January 14, 2016 at 4:06 pm #307993Anonymous
GuestOkay, so this is a tangent but.. taking tips from people that haven’t been on the market in 70 years. 😆 I hear you can rock it you can roll it you can stop and you can stroll it at the hop.
oh babyIn his day it may have been go to the dance and get in line to court a lass. Maybe now it’s hanging out in a group and then having the awkward “I want to be more than friends” conversation. I don’t know and I’m only 20 or so years removed.
January 14, 2016 at 7:13 pm #307994Anonymous
GuestI remember my Utah grandpa (He would of been mid 90ish by now) literally went to friend to engagement with his wife. Some other guy ask for her hand in marriage earlier that day too! It wasn’t rare to have a middle ground in those days. Even in Mormon standards that never happens. Culturally you can’t do that anymore. There are steps to this now. You would be so out of touch if you did that.

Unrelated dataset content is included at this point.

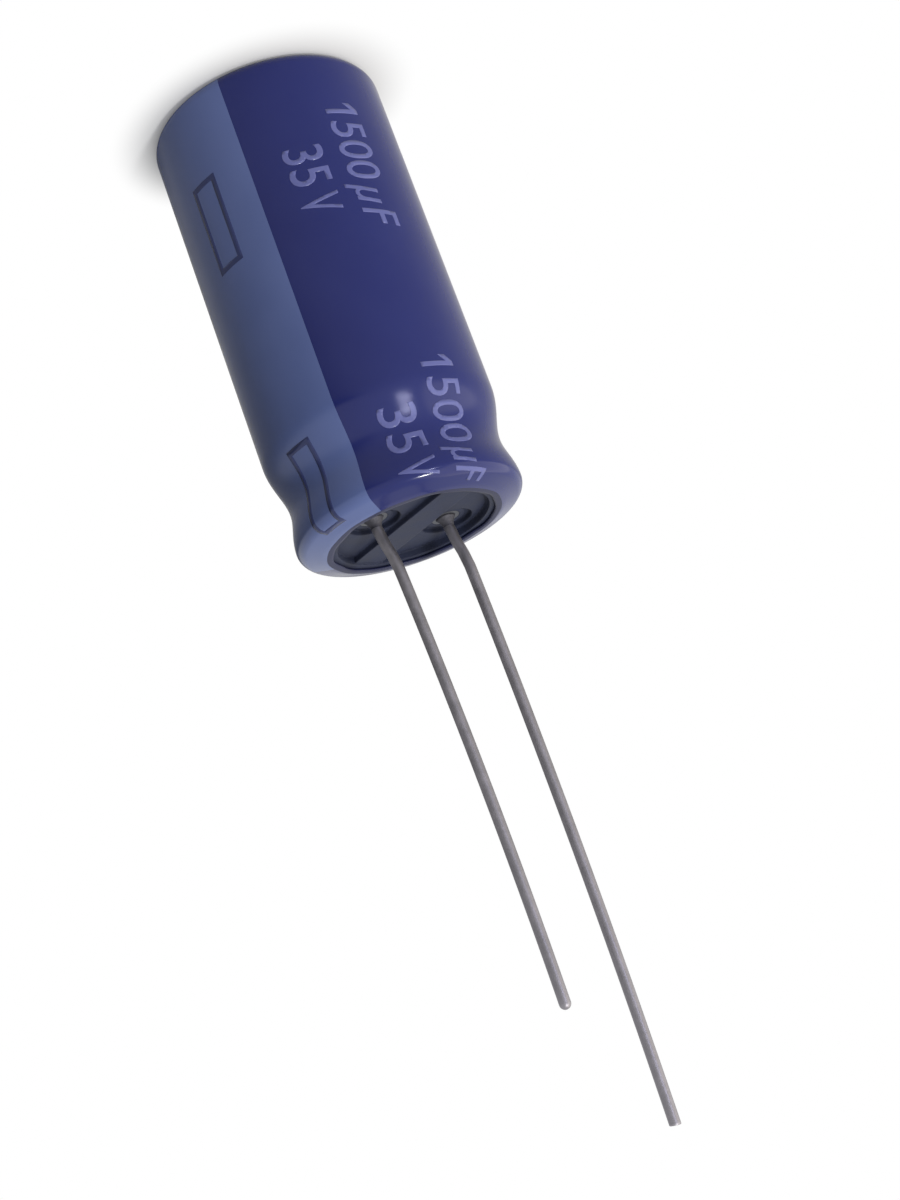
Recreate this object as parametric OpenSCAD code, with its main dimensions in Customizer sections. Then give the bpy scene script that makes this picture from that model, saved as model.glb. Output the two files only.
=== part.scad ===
// Radial aluminium electrolytic capacitor, standing on its closed end.
// Z runs along the axis from the closed end to the leads, X runs through both leads.

/* [Can] */
// Outside diameter of the drawn can
can_d = 12.5; // [11:0.5:16]
// Height of the can, from its closed face to the top of the rolled rim
can_h = 25.1; // [21:0.1:35]
// Thickness of the can's side wall
wall_t = 0.3; // [0.2:0.05:0.35]
// Thickness of the can's closed end
base_t = 0.4; // [0.3:0.05:0.8]
// Outside radius of the drawn corner at the closed end
corner_r = 0.6; // [0.4:0.05:1]
// Distance from the top of the rim down to the deepest point of the groove
groove_drop = 2.62; // [2.2:0.01:3]
// Depth of the groove that grips the seal
groove_depth = 0.85; // [0.5:0.05:1]
// Length of the slope from the straight wall down into the groove
groove_run = 3; // [1.5:0.1:4]
// Radius lost between the straight wall and the bead above the groove
bead_inset = 0.21; // [0.1:0.01:0.4]
// Outside radius of the rim that is curled into the seal
curl_r = 0.45; // [0.4:0.05:0.6]

/* [Vent] */
// Length of each arm-to-arm score line in the closed end
score_len = 7; // [4:0.5:8]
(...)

I remember when my multi millionaire CEO Bishop flip out when he heard about “no hanging out”. He loved it. Now he has the ammunition to use against us. He would rant in sacrament meeting on how we weren’t doing the work of the lord. He would give RMs a dead line when to be married. He told every RM it’s their “priesthood duty” to go on a date once a week. If they weren’t, they were failing their priesthood responsibility. If the marriage wasn’t happening it was the guys fault and never the women.
Obviously in hindsight it’s no ones fault. It’s just how it is.